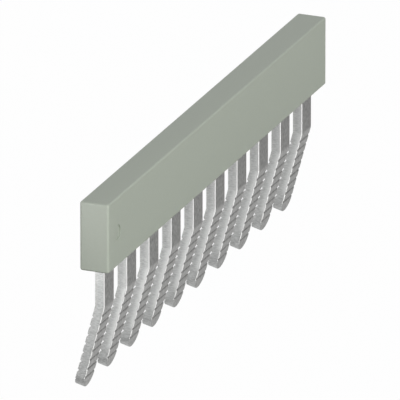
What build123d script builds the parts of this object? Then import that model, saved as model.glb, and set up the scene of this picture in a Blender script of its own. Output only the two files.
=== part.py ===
"""Comb jumper for a row of terminal blocks.

A bar-shaped insulating cap is moulded with a long slot in its underside. A comb, stamped from
tinned copper strip, is pressed into that slot and links the clamps that its legs plug into.
The legs leave the cap straight, bend once towards +Y and carry grooves across both faces.

Frame: x runs along the row, z points up out of the terminal blocks. The origin is the centre
of the cap's underside. Millimetres.
"""
import os
from math import cos, radians, sin, tan

from build123d import *

# Row of terminal blocks that the jumper serves
way_count = 10
pitch = 5.0

# Insulating cap
cap_setback = 0.2               # each end stops this short of the outer block's far side
cap_width = 2.6
cap_height = 6.15
cap_edge_radius = 0.2

# Strip that the comb is stamped from, and the spine that joins its legs inside the cap
strip_thickness = 0.85
spine_height = 3.6
spine_recess = 0.8              # from the cap's underside up to the spine's lower edge
spine_corner_radius = 0.3       # in the corners between the spine and its legs

# Contact legs
leg_width = 2.15
leg_drop = 3.5                  # from the cap's underside down to the corner of the bend
leg_reach = 7.85                # from the corner of the bend to the tip, along the leg
bend_angle = 15.0
bend_inner_radius = 0.3

# Grooves across the bent part of each leg, shallow on the -Y face and deeper on the +Y face
groove_pitch = 0.85
groove_tip_margin = 0.6         # no groove starts closer to the tip than this
front_groove_start = 0.53       # upper lip of the first groove, from the corner of the bend
front_groove_depth = 0.07
front_groove_width = 0.3
front_groove_root = 0.19        # from the upper lip down to the deepest line, along the leg
back_groove_start = 1.03
back_groove_depth = 0.125
back_groove_width = 0.23
back_groove_root = 0.095

# Fit of the comb in the cap's slot
slot_side_clearance = 0.02
slot_end_clearance = 0.1

# Sizes that follow from the ones above
cap_length = way_count * pitch - 2 * cap_setback
comb_length = (way_count - 1) * pitch + leg_width
spine_top = spine_recess + spine_height
half_strip = strip_thickness / 2
first_leg_x = -(way_count - 1) * pitch / 2
over = 1.0                      # how far cutting shapes reach past what they cut


def leg_positions():
    """Places of the legs along the row."""
    return [Pos(first_leg_x + way * pitch, 0, 0) for way in range(way_count)]


def insulating_cap():
    """Bar with rounded edges and the slot that takes the comb's spine."""
    on_underside = (Align.CENTER, Align.CENTER, Align.MIN)
    bar = Box(cap_length, cap_width, cap_height, align=on_underside)
    bar = fillet(bar.edges(), cap_edge_radius)
    slot_length = comb_length + 2 * slot_end_clearance
    slot_width = strip_thickness + 2 * slot_side_clearance
    return bar - Box(slot_length, slot_width, spine_top, align=on_underside)


def spine():
    """Upper part of the comb, down to the level of the cap's underside."""
    upright = Plane.XZ
    outline = Pos(0, spine_recess) * Rectangle(comb_length, spine_height, align=(Align.CENTER, Align.MIN))
    for leg_place in leg_positions():
        stub = Rectangle(leg_width, spine_recess, align=(Align.CENTER, Align.MIN))
        outline += leg_place * stub
    inner_corners = [v for v in outline.vertices().filter_by_position(Axis.Y, spine_recess, spine_recess)
                     if abs(v.X) < comb_length / 2 - leg_width / 2]
    outline = fillet(inner_corners, spine_corner_radius)
    return extrude(upright * outline, half_strip, both=True)


def strip_face(out, radius):
    """One face of the strip in the side view, out from its middle plane by the given distance."""
    turn = radians(bend_angle)
    corner = (out, -leg_drop + out * tan(turn / 2))
    tip = (out * cos(turn) + leg_reach * sin(turn), -leg_drop + out * sin(turn) - leg_reach * cos(turn))
    return FilletPolyline((out, 0), corner, tip, radius=radius)


def groove(side, depth, width, root):
    """Notch in one face of the strip, from its upper lip at height 0 down to its lower lip."""
    face = side * half_strip
    outside = side * (half_strip + over)
    upper_lip, lower_lip = (face, 0), (face, -width)
    deepest = (face - side * depth, -root)
    return make_face(Polyline(upper_lip, deepest, lower_lip, (outside, -width), (outside, 0), close=True))


def grooves(start, *shape):
    """The row of equal notches down one face of the bent part of a leg."""
    on_bent_part = Pos(0, -leg_drop) * Rot(0, 0, bend_angle)
    count = int((leg_reach - groove_tip_margin - start) / groove_pitch) + 1
    return [on_bent_part * Pos(0, -start - step * groove_pitch) * groove(*shape) for step in range(count)]


def tip_cutter():
    """What is stamped away around the full round of a leg's tip, square to the strip's faces."""
    turn = radians(bend_angle)
    face_of_leg = Plane(origin=(0, 0, -leg_drop), x_dir=(1, 0, 0), z_dir=(0, -cos(turn), -sin(turn)))
    round_centre = Pos(0, leg_width / 2 - leg_reach)
    waste = Rectangle(leg_width + 2 * over, leg_width / 2 + over, align=(Align.CENTER, Align.MAX))
    waste -= Circle(leg_width / 2)
    return extrude(face_of_leg * round_centre * waste, strip_thickness, both=True)


def leg():
    """One leg at the middle of the row, from the cap's underside to its tip."""
    front = strip_face(-half_strip, bend_inner_radius + strip_thickness)
    back = strip_face(half_strip, bend_inner_radius)
    profile = make_face([front, Line(front @ 1, back @ 1), back, Line(back @ 0, front @ 0)])
    profile -= grooves(front_groove_start, -1, front_groove_depth, front_groove_width, front_groove_root)
    profile -= grooves(back_groove_start, 1, back_groove_depth, back_groove_width, back_groove_root)
    return extrude(Plane.YZ * profile, leg_width / 2, both=True) - tip_cutter()


def contact_comb():
    """The stamped comb: its spine and one leg for each terminal block."""
    one_leg = leg()
    return spine() + [leg_place * one_leg for leg_place in leg_positions()]


os.makedirs("parts", exist_ok=True)
export_step(insulating_cap(), "parts/insulating_cap.step")
export_step(contact_comb(), "parts/contact_comb.step")
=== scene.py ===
# %% [markdown]
# A comb jumper links a row of terminal blocks: a comb stamped from tinned copper strip, under a
# moulded insulating cap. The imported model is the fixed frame. Both of its nodes get a finished
# piece over them, because their looks come from what the plain solids leave out: the rounded
# edges of stamped metal, notches that show between the legs, and the soft skin of a moulding.

# %% Load the frame
from math import cos, pi, radians, sin, tan

import bmesh
import bpy
from mathutils import Matrix, Vector


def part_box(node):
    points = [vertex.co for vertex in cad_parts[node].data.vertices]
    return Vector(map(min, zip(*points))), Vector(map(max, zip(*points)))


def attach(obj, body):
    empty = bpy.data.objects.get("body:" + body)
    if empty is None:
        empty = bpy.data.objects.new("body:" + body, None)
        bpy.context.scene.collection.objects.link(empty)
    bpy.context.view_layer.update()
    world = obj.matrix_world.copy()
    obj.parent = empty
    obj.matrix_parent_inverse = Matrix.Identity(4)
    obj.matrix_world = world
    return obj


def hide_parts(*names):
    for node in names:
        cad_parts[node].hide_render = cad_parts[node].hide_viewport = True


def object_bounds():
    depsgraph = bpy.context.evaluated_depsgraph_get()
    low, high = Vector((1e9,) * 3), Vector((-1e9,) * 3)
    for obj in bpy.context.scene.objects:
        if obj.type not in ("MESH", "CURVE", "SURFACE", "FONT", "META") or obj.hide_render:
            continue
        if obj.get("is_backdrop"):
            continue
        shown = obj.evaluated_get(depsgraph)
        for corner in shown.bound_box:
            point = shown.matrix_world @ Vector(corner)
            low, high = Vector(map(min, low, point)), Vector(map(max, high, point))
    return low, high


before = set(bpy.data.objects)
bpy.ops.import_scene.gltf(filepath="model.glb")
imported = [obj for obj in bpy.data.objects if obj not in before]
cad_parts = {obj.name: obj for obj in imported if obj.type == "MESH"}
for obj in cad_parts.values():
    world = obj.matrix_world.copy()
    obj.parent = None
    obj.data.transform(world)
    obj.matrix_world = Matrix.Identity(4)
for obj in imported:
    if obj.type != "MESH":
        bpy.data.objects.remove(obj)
cad_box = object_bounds()
print("CAD nodes:", sorted(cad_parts))

# %% [markdown]
# The frame is in metres and the part is drawn in millimetres, so one factor stands between them.
# The comb's outer sizes come from its own box in the frame. What the box can't tell is written
# here: how many ways there are, how far apart they are, and where in the cap the spine begins.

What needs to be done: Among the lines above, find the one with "one_leg = leg()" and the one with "obj.matrix_world = world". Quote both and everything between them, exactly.

Written answer:
    one_leg = leg()
    return spine() + [leg_place * one_leg for leg_place in leg_positions()]


os.makedirs("parts", exist_ok=True)
export_step(insulating_cap(), "parts/insulating_cap.step")
export_step(contact_comb(), "parts/contact_comb.step")
=== scene.py ===
# %% [markdown]
# A comb jumper links a row of terminal blocks: a comb stamped from tinned copper strip, under a
# moulded insulating cap. The imported model is the fixed frame. Both of its nodes get a finished
# piece over them, because their looks come from what the plain solids leave out: the rounded
# edges of stamped metal, notches that show between the legs, and the soft skin of a moulding.

# %% Load the frame
from math import cos, pi, radians, sin, tan

import bmesh
import bpy
from mathutils import Matrix, Vector


def part_box(node):
    points = [vertex.co for vertex in cad_parts[node].data.vertices]
    return Vector(map(min, zip(*points))), Vector(map(max, zip(*points)))


def attach(obj, body):
    empty = bpy.data.objects.get("body:" + body)
    if empty is None:
        empty = bpy.data.objects.new("body:" + body, None)
        bpy.context.scene.collection.objects.link(empty)
    bpy.context.view_layer.update()
    world = obj.matrix_world.copy()
    obj.parent = empty
    obj.matrix_parent_inverse = Matrix.Identity(4)
    obj.matrix_world = world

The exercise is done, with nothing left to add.